Model monitoring desiderata and technical challenges, based on interviews with ML practitioners; Technical challenges such as data drift, concept drift, bias & feature attribution drift, and data integrity & other operational issues with ML models.
Open source and commercial tools for ML model monitoring (e.g., Amazon SageMaker Model Monitor & Clarify; Deequ; Fiddler's Explainable Monitoring; Google Vertex AI Model Monitoring; Microsoft Azure MLOps).

Case Studies (including practical challenges and lessons learned during deployment in industry)

We will present case studies across different companies, spanning application domains such as financial services, healthcare, hiring, conversational assistants, online retail, computational advertising, search and recommendation systems, and fraud detection.
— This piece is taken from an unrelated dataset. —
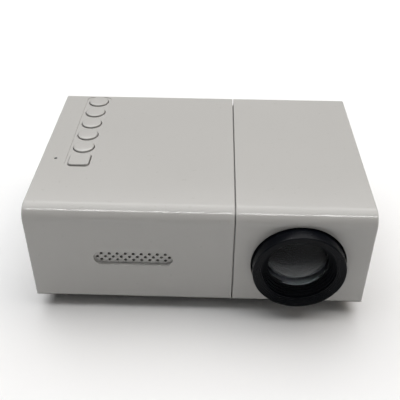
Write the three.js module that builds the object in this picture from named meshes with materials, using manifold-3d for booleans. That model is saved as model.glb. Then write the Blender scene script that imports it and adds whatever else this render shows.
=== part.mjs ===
// Compact LED home projector: a folded light path in a two-part plastic case, focused by turning
// its lens ring.
// Millimetres. +X is to the right seen from the lens side, +Y is towards the sockets at the rear, +Z is up.
// The origin is on the table, under the middle of the whole object with its lens ring at rest.

import * as THREE from 'three';
import { mergeVertices } from 'three/addons/utils/BufferGeometryUtils.js';
import Module from 'manifold-3d';

const wasm = await Module();
wasm.setup();

// ---- Driving dimensions: case ------------------------------------------------------------------

const CASE_WIDTH = 126;
const CASE_DEPTH = 86;
const CASE_TOP = 48; // top face above the table
const SKIRT_HEIGHT = 7; // lower edge of the covers above the table
const WALL = 2; // covers and end panels
const FRONT_EDGE_RADIUS = 5.5;
const REAR_EDGE_RADIUS = 1;
const GAP = 0.3; // between pieces that meet
const LENS_COVER_WIDTH = 50.15;
const SEAM_GAP = 0.4;
const TONGUE_REACH = 3.2; // of the control cover's tongue under the lens cover
const TONGUE_ROOT = 2.4;
const TONGUE_THICKNESS = 1.2;
const PANEL_INSET = 0.5; // end panels behind the covers' ends
const BASE_CLEARANCE = 2.5; // underside above the table
const BASE_FLOOR = 2;
const BASE_CHAMFER = 4.8; // how far the underside steps in all round
const LIP_TOP = 12;
const LIP_THICKNESS = 1.5;
const LIP_ROOT = 1; // lip's start below the rim

// Feet, case screws and tripod insert
const FOOT_RADIUS = 4.5;
const FOOT_RECESS = 0.7;
const FOOT_INSET = 17; // foot centre from both outer faces of the case
const SCREW_HEAD_RADIUS = 2.2;
const SCREW_HEAD_HEIGHT = 1.6;
const SCREW_SHANK_RADIUS = 1;
const SCREW_LENGTH = 14;
const SCREW_HEAD_SEAT = 1.9; // depth of the counterbore that holds the head
const BOSS_HEIGHT = 3.5;
const POST_RADIUS = 2.5;
const PILOT_DEPTH = 9;
const POST_FROM_SIDE = 7.6;
const POST_FROM_FRONT = 7.5;
const POST_FROM_REAR = 6.8;
const INSERT_BORE_RADIUS = 3.1; // quarter-inch tripod thread
const INSERT_BODY_RADIUS = 4.5;
const INSERT_FLANGE_RADIUS = 5.5;
const INSERT_FLANGE = 1;
const INSERT_HEIGHT = 7.3;
const INSERT_Y = -19;
const INSERT_FROM_BOX_STEP = 9;

// Keys and indicator
const KEY_FROM_LEFT = 15.3;
const KEY_FROM_REAR = 5.7;
const KEY_RADIUS = 4.05;
const KEY_SPACING = 1.44; // between neighbouring round keys
const KEY_PROUD = 0.5;
const KEY_CAP = 2.3;
const KEY_EDGE = 0.35; // bevel round a key's top
const KEY_STEM_RADIUS = 3;
const KEY_STEM = 1.6;
const KEY_TAB_OVERHANG = 0.9; // of a key's tabs beyond its cap
const KEY_TAB_HALF_WIDTH = 2;
const KEY_TRAVEL = 0.4;
const SQUARE_KEY_SIZE = 8;
const SQUARE_KEY_CORNER = 1.5;
const STRIP_BORDER = 1.35; // of the shallow panel that the keys stand on, beside a round key
const STRIP_DEPTH = 0.25;
const STRIP_CORNER = 2.5;
const STRIP_FRONT_MARGIN = 5.1; // beyond the centre of the square key
const STRIP_REAR_MARGIN = 1.5; // to the rear face of the case
const INDICATOR_FROM_LEFT = 5.8;
const INDICATOR_FROM_FRONT = 33.25;
const INDICATOR_RADIUS = 0.55;
const INDICATOR_COLLAR = 1.4;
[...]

We hope that our tutorial will inform both researchers and practitioners, stimulate further research on model monitoring, and pave the way for building more reliable ML models and monitoring tools in the future.

This tutorial is aimed at attendees with a wide range of interests and backgrounds, including researchers interested in knowing about techniques and tools for ML model monitoring as well as practitioners interested in implementing such tools for web-scale AI/ML applications. We will not assume any prerequisite knowledge, and present the intuition underlying various model monitoring techniques to ensure that the material is accessible to all attendees.